What this task involves: Take each line containing the word "with" and copy it.

Provided data:
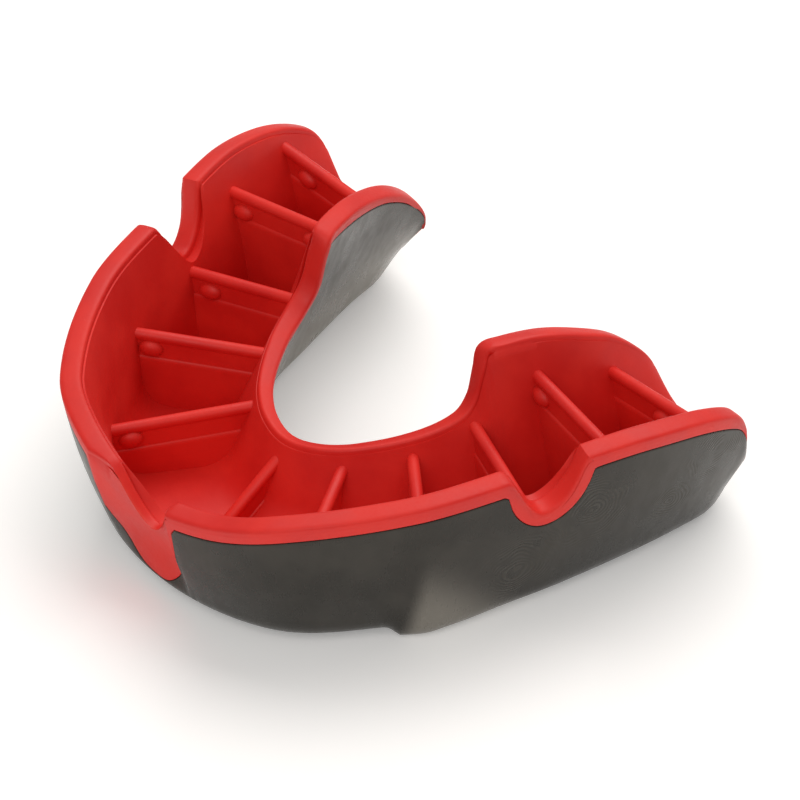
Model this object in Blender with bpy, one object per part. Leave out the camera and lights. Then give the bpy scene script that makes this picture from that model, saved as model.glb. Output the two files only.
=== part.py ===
"""Self-fit mouthguard: a firm outer shell bonded round a soft fitting liner with eleven cross fins.

Millimetres inside this file, turned to metres by SCALE when a mesh is made.
X runs across the arch, the front teeth face -Y, and the tooth channel opens upwards.
"""

import math

import bmesh
import bpy
from mathutils import Vector

SCALE = 0.001

# Wall build-up
WALL = 2.4  # outer wall, liner and shell together
WALL_REAR = 2.0  # the same at its rear end
THIN_START = 42.0  # arch position where the outer wall begins to thin
PALATAL_WALL_FRONT = 1.6
PALATAL_WALL_REAR = 2.1
SHELL = 0.8  # thickness of the outer shell
CLEARANCE = 0.3  # between the shell and the liner, and round each fin
LIP_DEPTH = 1.9  # how far the liner's lip comes down over the shell's top edge
END_LIP_EXTRA = 3.0  # added to the lip's depth at the rear end
LIP_FLAT = 0.55  # height of the rounded part of the lip
LIP_SQUARENESS = 0.7  # 1 gives a half ellipse, and less gives a flatter top
BULGE = 0.4  # how far the outer wall swells out, half-way up

# Heights
CHANNEL_FLOOR = 3.4  # bottom of the tooth channel
FRONT_LEVEL = 0.1  # underside in front of the bite pads
PAD_LEVEL = -0.4  # underside of the bite pads, which the piece rests on
PAD_START = 21.5  # arch position where the bite pads begin
PAD_RAMP = 1.6  # length of the slope down to the pads
PAD_EDGE_END = 33.0  # the pad's sharp front corner has faded out here
HEEL_START = 55.5  # arch position where the underside and the floor turn up to the end
HEEL_RISE = 3.4  # of the underside at the end
HEEL_FLOOR_RISE = 1.4  # of the channel floor at the end
END_SETTLE = 2.0  # how fast the lip's direction turns to the wall's own at the rear end

# Notches in the outer wall
FRENUM_HALF_WIDTH = 3.6
FRENUM_DEPTH = 5.2
LATERAL_CENTRE = 33.65
LATERAL_HALF_WIDTH = 3.6
LATERAL_DEPTH = 6.4
LATERAL_ROUNDNESS = 0.65  # power of a dip's profile: 0.5 is a half ellipse, 1 a parabola

# Gaps that the notches leave in the shell's top edge
FRENUM_GAP_HALF_WIDTH = 4.2
FRENUM_GAP_DEPTH = 12.4
FRENUM_GAP_ROUNDNESS = 0.5
LATERAL_GAP_CENTRE = 34.35
LATERAL_GAP_HALF_WIDTH = 4.0
LATERAL_GAP_ROUNDNESS = 0.55

# Rounding where the walls meet the underside and the channel floor
OUTER_FILLET = 3.0
PAD_FILLET = 1.8
INNER_FILLET = 3.0
LEAST_FILLET = 0.8
FILLET_SHARE_ACROSS = 0.45  # a fillet takes up at most these shares of the two lines it joins
FILLET_SHARE_UP = 0.9

# Fins
FIN_THICKNESS = 0.8
BEAD_RADIUS = 0.58
BEAD_POINTS = 6
FIN_OVERRUN = 3.0  # past both ends, before the fin is trimmed to the channel
FIN_DROP = 16.0  # below the bead, before trimming
HEADROOM = 4.0  # how far the trimming space goes on above the rims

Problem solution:
Model this object in Blender with bpy, one object per part. Leave out the camera and lights. Then give the bpy scene script that makes this picture from that model, saved as model.glb. Output the two files only.
"""Self-fit mouthguard: a firm outer shell bonded round a soft fitting liner with eleven cross fins.